# Hydras in shrimp tank



## Teemote (Aug 13, 2016)

Hey Guys, just want some thoughts around this;

I have a 15 g shrimp tank; planted.

I have some hydra in there, not much, here and there - been manually removing them when I see them.. it's not too much from what I can see (i look really hard). What are your thoughts around this? got a lot of berried shrimp in there just wondering if this is going to effect much of my shrimplets... I've done research and the verdict seems to be on the fence.

I don't think my tank is heavily infested with them as some people claimed "clusters of them"
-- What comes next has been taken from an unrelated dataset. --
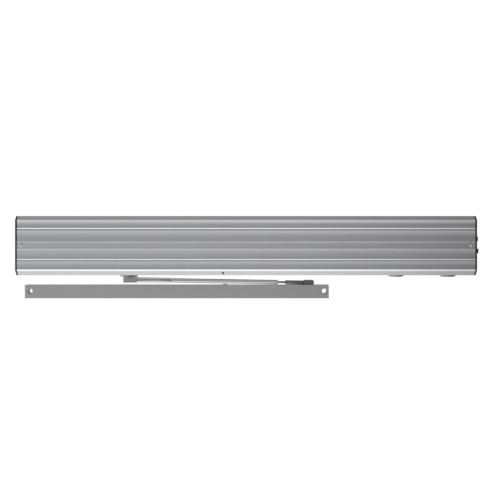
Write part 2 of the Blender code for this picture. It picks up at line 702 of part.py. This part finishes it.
def spring_rack():
    """The rack that the spindle pulls against the spring, with the spring's seat on its end."""
    pitch, slope = math.pi * RACK_MODULE, math.tan(PRESSURE_ANGLE)
    above, below = ADDENDUM * RACK_MODULE, DEDENDUM * RACK_MODULE
    tip, root = RACK_PITCH_LINE + above, RACK_PITCH_LINE - below
    half = pitch / 4 - BACKLASH * RACK_MODULE / 2
    points = [(RACK_END, RACK_BACK), (RACK_END, root)]
    for k in range(6, -4, -1):
        x = SPINDLE[0] + (k + 0.5) * pitch
        right = [(x + half + below * slope, root), (x + half - above * slope, tip)]
        points += right + [(2 * x - u, y) for u, y in right[::-1]]
    points += [(SEAT_FACE + 5, root), (SEAT_FACE + 5, RACK_BACK)]
    rack = place(outline("spring_rack", STEEL, 18, points), (0, 0, RACK_HEIGHT))
    seat = cylinder("spring_seat", STEEL, 19.8, 0, 6, 24)
    return join(rack, place(seat, (SEAT_FACE, *SPRING_AXIS), ALONG_X))


def rack_guide():
    """The post on the lower plate that keeps the rack in mesh."""
    low, face = -PLATE_Z[0] + GAP, RACK_BACK - 0.4
    section = [(-104, low), (-92, low), (-92, 9), (face, 9), (face, 31), (-104, 31)]
    return place(outline("rack_guide", BRONZE, 24, section), (SPINDLE[0], 0, 0), ALONG_X_SECTION)


def drive():
    for level, side in (("lower", -1), ("upper", 1)):
        gearbox_plate(f"gearbox_{level}_plate", side)
        seat = side * sum(PLATE_Z) / 2
        ball_bearing(f"spindle_bearing_{level}", seat)
        bush = washer(f"layshaft_bush_{level}", BRONZE, 9 - GAP, LAYSHAFT_RADIUS + GAP, -4, 4, 16)
        place(bush, (*LAYSHAFT, seat))
    for side in PILLARS:
        pillar(side)
    spindle_collar()
    motor()
    spring_tube()
    spring_adjuster()
    closer_spring()
    spring_rack()
    rack_guide()
    turning = axis("layshaft_axis", (*LAYSHAFT, 0))
    layshaft(turning)
    bevel_wheel(turning)
    motor_shaft(axis("motor_axis", (*LAYSHAFT, MOTOR_HEIGHT), ALONG_X))


# ---------------------------------------------------------------- control side

def control_tray():
    """A folded tray on the back plate that carries the circuit board."""
    back, lip, half, sheet = -PLATE_THICKNESS - GAP, -24, TRAY_HEIGHT / 2, 1.5
    section = [(back, -half), (back, half), (lip, half), (lip, half - sheet), (back - sheet, half - sheet)]
    section += [(back - sheet, -half + sheet), (lip, -half + sheet), (lip, -half)]
    length = TRAY_X[1] - TRAY_X[0]
    return place(outline("control_tray", STEEL, length, section), (sum(TRAY_X) / 2, 0, 0), ALONG_X_SECTION)


def heat_sink(y):
    """A finned block, drawn in plan, for the motor's output stage."""
    base, fin, pitch, count = 20, 2, 9.5, 5
    points = [(-base, 0)]
    for i in range(count):
        x = base - i * pitch
        points += [(x, -5 if i else 0), (x, -32), (x - fin, -32)]
        if i < count - 1:
            points.append((x - fin, -5))
    return place(outline("heat_sink", DARK_PAINT, 64, points), (52, y, 0))


def control_unit():
    """The circuit board and what stands on it."""
    control_tray()
    half, top = TRAY_HEIGHT / 2, BOARD_Y[0] - GAP
    low, high = (TRAY_X[0] + 2, BOARD_Y[0], -half), (TRAY_X[1] - 2, BOARD_Y[1], half)
    box("circuit_board", BOARD_GREEN, low, high)
    heat_sink(top)
    for size, x, radius, tall in (("large", 108, 15, 48), ("small", 142, 11, 36)):
        profile = [(0, tall), (radius - 1.5, tall), (radius, tall - 1.5), (radius, 0), (0, 0)]
        place(turned(f"capacitor_{size}", DARK_PAINT, profile, 20), (x, top, 20), TO_FRONT)
    box("relay", WHITE_NYLON, (168, top - 22, 4), (196, top, 34))
    strip = [(0, 0), (0, 12), (-9, 12), (-9, 8), (-16, 4), (-16, 0)]
    place(outline("terminal_strip", BOARD_GREEN, 120, strip), (150, top, -44), ALONG_X_SECTION)


def rectangle(width, height):
    x, y = width / 2, height / 2
    return [(-x, -y), (x, -y), (x, y), (-x, y)]


def power_supply():
    """The transformer, its winding round the core's middle limb, and the mains terminals."""
    x, y = TRANSFORMER
    back = -PLATE_THICKNESS - GAP
    width, height, stack, limb, window = 66, 55, 34, 22, 33
    core = outline("transformer_core", DARK_PAINT, stack, rectangle(width, height))
    place(core, (x, y, 0), TO_FRONT)
    for side in (-1, 1):
        near, far = sorted((x + side * limb / 2, x + side * limb))
        low, high = (near, y - stack, -window / 2), (far, y + stack, window / 2)
        cut(core, box(f"core_window_{side}", STEEL, low, high))
        inner, outer = sorted((side * (height / 2 - 0.5), side * (height / 2 + 2)))
        join(core, box(f"core_clamp_{side}", STEEL, (x - 30, y - 15, inner), (x + 30, back, outer)))
    coil = [rectangle(limb + 19, stack + 19), rectangle(limb + 2 * GAP, stack + 2 * GAP)]
    place(outline("transformer_winding", COPPER, window - 2 * GAP, *coil), (x, y, 0))
    box("mains_terminal_block", WHITE_NYLON, (372, -30, -40), (420, back, -14))


def cables():
    """The leads that the case holds: motor to board, and switches to board."""
    to_board = [(-14.5, -50, 24), (-6, -50, 26), (4, -47, 38), (16, -42, 50), (32, -36, 51), (44, -31, 44)]
    wire("motor_lead", RUBBER, smooth_route([*to_board, (46, -28.8, 40)], 4), 2.5)
    from_switch = [(CAP_FACE - 21, SWITCH_Y, 14), (466, -100, 20), (446, -84, 38), (410, -70, 48)]
    from_switch += [(340, -60, 51), (270, -50, 48), (240, -42, 42), (228, -29.3, 36)]
    wire("switch_lead", RUBBER, smooth_route(from_switch, 4), 2.2)


# ---------------------------------------------------------------- arm and track

def main_lever(parent, line):
    """The forged lever: a square hub round the spindle's foot and a tapering bar."""
    (low, high), r = HUB_Z, HUB_RADIUS
    side = [(2 - r, low), (17, low), (20, low + 4), (20, high - 1), (19, high), (2 - r, high)]
    lever = place(outline("main_lever", SATIN, 2 * r, side), turn=SIDE_SECTION, parent=parent)
    round_edges(lever, 0.8, 1)
    half = [(12, 10.5), (60, 7.5), (LEVER_END, 6.6)]
    plan = [(x, -y) for x, y in half] + half[::-1]
    bar = round_edges(outline("lever_bar", SATIN, LEVER_HEIGHT, plan), 2.6)
    join(lever, place(bar, parent=line))
    # The bolt's seat, its hole and the foot's hole, from below: radius, low, high
    for radius, start, end in ((9, low - 5, -78.6), (4.6, -80, -75), (7.8, -77, high + 5)):
        cut(lever, place(cylinder(f"hub_bore_{radius}", STEEL, radius, start, end), parent=parent))
    return lever


def hub_bolt(parent):
    """The socket-headed bolt that holds the lever up on the spindle."""
    profile = [(0, -70.5), (3.9, -70.5), (3.9, -78.9), (8.2, -78.9), (8.2, -80.9), (7.4, -81.5), (0, -81.5)]
    bolt = place(turned("hub_bolt", BLACK_STEEL, profile, 20), parent=parent)
    return cut(bolt, place(cylinder("hub_bolt_socket", STEEL, 3.2, -83, -79.6, 6), parent=parent))


def arm_tube(line):
    """The polished arm tube, bored at its end for the threaded rod."""
    r, bore = TUBE_RADIUS, ROD_RADIUS + 0.4
    length = TUBE_END - LEVER_END - GAP
    profile = [(0, length - TUBE_BORE), (bore, length - TUBE_BORE), (bore, length), (r - 0.6, length)]
    profile += [(r, length - 0.6), (r, 0.6), (r - 0.6, 0), (0, 0)]
    return place(turned("arm_tube", POLISHED, profile, 20), (LEVER_END + GAP, 0, 0), ALONG_X, line)


def rod_group(line):
    """The threaded rod and the rod end that it is screwed into."""
    (start, end), (width, height) = ROD_END, ROD_END_SIZE
    rod = cylinder("threaded_rod", OXIDE, ROD_RADIUS, TUBE_END - ROD_IN_TUBE, start + 12, 14)
    place(rod, turn=ALONG_X, parent=line)
    low, high = (start, -width / 2, -height / 2), (end - GAP, width / 2, height / 2)
    bar = round_edges(box("rod_end", BLACK_STEEL, low, high, line), 1.2)
    bore = cylinder("rod_end_bore", STEEL, ROD_RADIUS + GAP, start - 5, start + 12.5, 14)
    return cut(bar, place(bore, turn=ALONG_X, parent=line))


def swivel_head(parent):
    """The black head over the swivel stud; its outline is drawn in side view."""
    (low, high), half, corner = HEAD_Z, HEAD_LENGTH / 2, 3.6
    side = [(-half, low), (half, low), *arc((half - corner, high - corner), corner, 0, 90, 4), (-half, high)]
    head = place(outline("swivel_head", BLACK_STEEL, 17, side), turn=SIDE_SECTION, parent=parent)
    round_edges(head, 0.8, 1)
    seat = cylinder("stud_seat", STEEL, STUD_RADIUS + 0.4, low - 5, STUD_TOP + 0.5, 16)
    cut(head, place(seat, parent=parent))
    screw_hole = cylinder("set_screw_hole", STEEL, 1.9, -3, 2, 12)
    return cut(head, place(screw_hole, (-0.6, -8.5, -82.7), TO_FRONT, parent))


def slider(parent):
    """The slider block, bored for the stud. It fills the track's channel."""
    inner = (TRACK_Y[1] - TRACK_Y[0]) / 2 - TRACK_WALL - BLOCK_PLAY
    half, corner = BLOCK_LENGTH / 2, 3
    edge = half - corner
    front = [(-half, corner - inner), (-edge, -inner), (edge, -inner), (half, corner - inner)]
    plan = front + [(-x, -y) for x, y in front]
    low, high = TRACK_Z[0] + TRACK_WALL + BLOCK_PLAY, TRACK_Z[1] - TRACK_LIP - BLOCK_PLAY
    block = outline("slider_block", WHITE_NYLON, high - low, plan)
    place(block, (0, 0, (low + high) / 2), parent=parent)
    return cut(block, place(cylinder("block_bore", STEEL, STUD_RADIUS + 0.4, -104.5, -80, 16), parent=parent))


def track_channel():
    """The slide track: a channel with its slot on top and a countersunk hole through each end."""
    (front, back), (low, high), wall = TRACK_Y, TRACK_Z, TRACK_WALL
    lip, middle, half = high - TRACK_LIP, (front + back) / 2, TRACK_SLOT / 2
    right = [(back, low), (back, high), (middle + half, high), (middle + half, lip), (back - wall, lip)]
    right.append((back - wall, low + wall))
    left = [(2 * middle - y, z) for y, z in right[::-1]]
    channel = outline("track_channel", ANODISED, TRACK_X[1] - TRACK_X[0], right + left)
    place(channel, (sum(TRACK_X) / 2, 0, 0), ALONG_X_SECTION)
    for x in TRACK_HOLE_XS:
        at = (x, front, TRACK_HOLE_Z)
        hole = cylinder(f"track_hole_{x:.0f}", STEEL, TRACK_HOLE_RADIUS, -30, 5, 20)
        cut(channel, place(hole, at, TO_FRONT))
        cone = [(0, 1), (TRACK_SINK_RADIUS + 1, 1), (TRACK_SINK_RADIUS - 1.8, -1.8), (0, -1.8)]
        sink = turned(f"track_sink_{x:.0f}", STEEL, cone, 20)
        cut(channel, place(sink, at, TO_FRONT))
    return channel


def track_stop(name, start):
    """A rubber stop in the channel, shaped to its inside with a gap all round."""
    side = TRACK_WALL + GAP
    low = (start, TRACK_Y[0] + side, TRACK_Z[0] + side)
    high = (start + STOP_THICKNESS, TRACK_Y[1] - side, TRACK_Z[1] - TRACK_LIP - GAP)
    return box(name, RUBBER, low, high)


def arm():
    """The spindle with its gears, and the arm from its hub to the swivel."""
    pivot = axis("spindle_axis", (*SPINDLE, 0))
    spindle(pivot)
    spur_gear("output_gear", OUTPUT_TEETH, GEAR_MODULE, 0, OUTPUT_GEAR_Z, pivot)
    spur_gear("spring_pinion", RACK_PINION_TEETH, RACK_MODULE, -90, (RACK_HEIGHT - 9, RACK_HEIGHT + 9), pivot)
    along = axis("arm_turn", (0, 0, 0), (0, 0, ARM_TURN), pivot)
    line = axis("arm_line", (0, 0, ARM_HEIGHTS[0]), (0, ARM_FALL, 0), along)
    main_lever(along, line)
    hub_bolt(pivot)
    arm_tube(line)
    rod_group(line)
    swivel = axis("swivel_axis", (ARM_SPAN, 0, 0), parent=along)
    swivel_head(swivel)
    place(cylinder("swivel_stud", STEEL, STUD_RADIUS, -103.5, STUD_TOP, 16), parent=swivel)


def track():
    """The slider and the track that it runs in, which is screwed to the door."""
    slider(axis("slider_axis", (*SWIVEL, 0)))
    track_channel()
    track_stop("track_stop_left", LEFT_STOP)
    track_stop("track_stop_right", SWIVEL[0] + BLOCK_LENGTH / 2 + 2)


case()
drive()
control_unit()
power_supply()
cables()
arm()
track()
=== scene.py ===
import json
import math

import bpy
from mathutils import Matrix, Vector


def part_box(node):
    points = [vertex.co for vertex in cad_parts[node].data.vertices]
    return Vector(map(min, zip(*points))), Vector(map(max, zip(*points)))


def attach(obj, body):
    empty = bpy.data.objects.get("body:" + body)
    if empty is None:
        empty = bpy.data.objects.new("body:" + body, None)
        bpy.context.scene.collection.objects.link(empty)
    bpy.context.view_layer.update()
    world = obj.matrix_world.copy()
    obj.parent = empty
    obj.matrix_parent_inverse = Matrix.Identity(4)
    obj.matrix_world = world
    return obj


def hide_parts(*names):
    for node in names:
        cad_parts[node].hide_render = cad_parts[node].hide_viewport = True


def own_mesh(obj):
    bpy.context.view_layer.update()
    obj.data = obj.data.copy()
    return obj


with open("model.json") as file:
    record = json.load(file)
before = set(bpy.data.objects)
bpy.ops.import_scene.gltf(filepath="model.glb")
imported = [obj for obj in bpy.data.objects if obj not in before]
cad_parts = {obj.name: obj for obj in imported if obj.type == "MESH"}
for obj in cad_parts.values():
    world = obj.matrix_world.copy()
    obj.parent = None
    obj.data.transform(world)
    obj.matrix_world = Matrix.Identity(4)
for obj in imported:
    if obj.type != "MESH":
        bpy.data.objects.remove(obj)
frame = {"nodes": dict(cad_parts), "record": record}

bpy.context.view_layer.update()

MM = 0.001
SCENE = bpy.context.scene
NODES = frame["nodes"]

# ------------------------------------------------------------------ camera, stage and light

CAMERA_AT = (0.0084, -2.021, -0.0094)
LENS = 63.79  # mm, on a 36 mm sensor
FLOOR_Z = -0.52
FLOOR_REACH = 30.0
FLOOR_COLOUR = (0.3, 0.3, 0.305, 1)
WHITE = (1, 1, 1, 1)
BACKDROP = 1.02  # light level of the backdrop, and of the stage where it is seen directly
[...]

Anyone have experience having these in shrimp tank and have no trouble with them using regular maintenance methods? I want to avoid chemicals.


----------



## Boreas (Dec 8, 2015)

How established is your tank? I had them in my shrimp tank when it was new. Without much effort other than manual removal, they turned brown and disappeared.


----------



## Teemote (Aug 13, 2016)

Its a little over 3 months, almost 4 months now.


----------



## razoredge (Dec 31, 2011)

I recently had an explosion of hydra in a new cycled tank and I used "No planaria" to eradicate them. After the second dosing, all were dead. I do not have any snails but keep my shrimp in the tanks. I did a 25% water change after the 3rd day. Hope this helps!


----------